Inasmuch as the court of appeals did not rule on all errors assigned, the cause is remanded. State v. Jennings (1982), 69 Ohio St.2d 389 [23 O.O.3d 354].
The judgment of the court of appeals is, therefore, reversed insofar as it held volunteer fire fighters are not qualified for the immunity granted pursuant to R.C. 701.02, and the cause is remanded to the court of appeals for further proceedings consistent with this opinion.
Judgment reversed and cause remanded.
CELEBREZZE, C.J., W. BROWN, SWEENEY, LOCHER, HOLMES and C. BROWN, JJ., concur.
Although I concur in this court's construction of R.C. 701.02, the majority opinion fails to mention Haverlack v. Portage Homes, Inc. (1982), 2 Ohio St.3d 26, recently decided by this court. In Haverlack, sovereign immunity for a municipal corporation, unless provided by statute, was abolished. Consequently, the liability of a municipal corporation, absent a statute, now depends on the merits instead of the often difficult and inconsistent classification of municipal functions as governmental or proprietary to determine liability.

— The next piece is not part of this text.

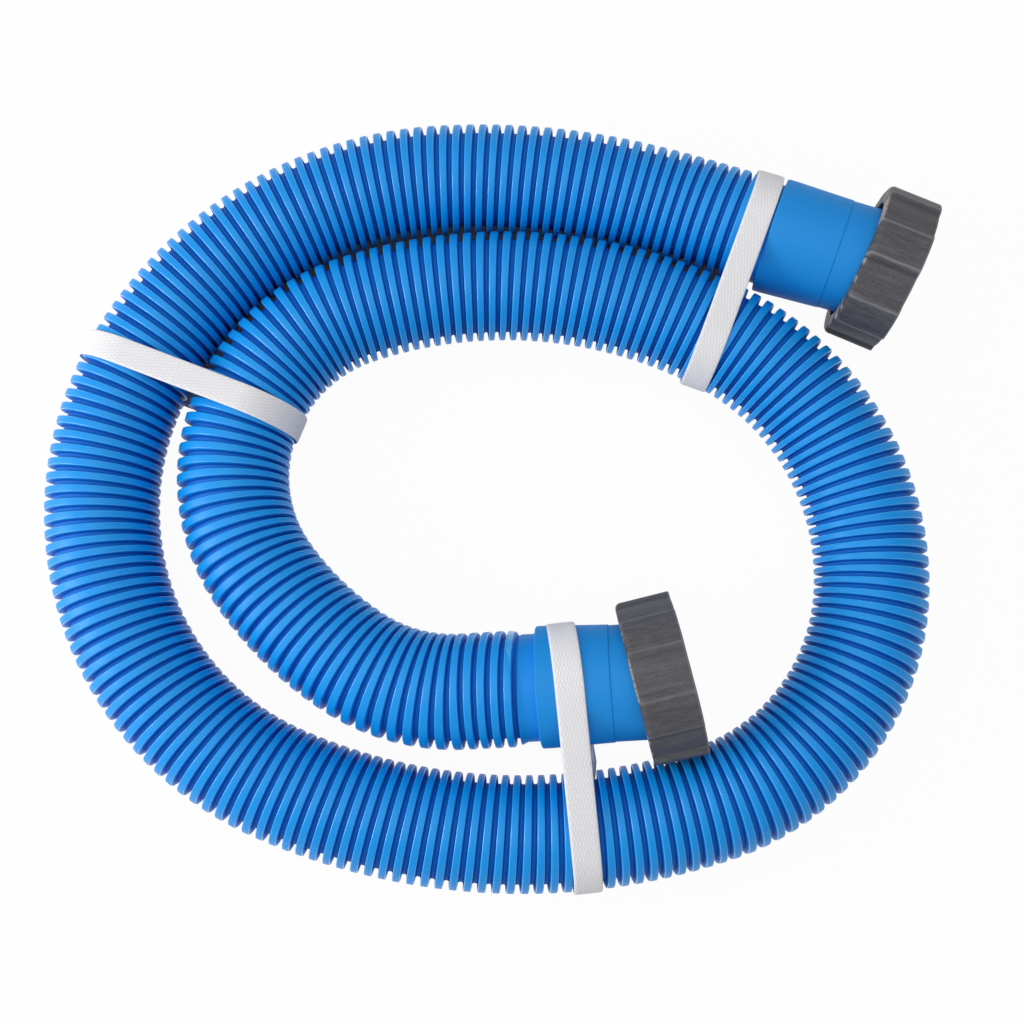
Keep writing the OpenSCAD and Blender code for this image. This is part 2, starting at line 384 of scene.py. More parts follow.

In this case, a statute does provide immunity for firemen engaged in the operation of a motor vehicle in the performance of a governmental function. Because there is a statute providing immunity, this decision is consistent with Haverlack. However, it is important to emphasize that today's decision merely gives volunteer fire fighters the possible defense of immunity when their actions meet the statutory requirements. Consequently, it is yet to be determined, when this cause is remanded, whether the fire fighter's action in driving a private vehicle to a fire station qualifies for the statutory immunity provided in R.C. 701.02.
W. BROWN and C. BROWN, JJ., concur in the foregoing concurring opinion.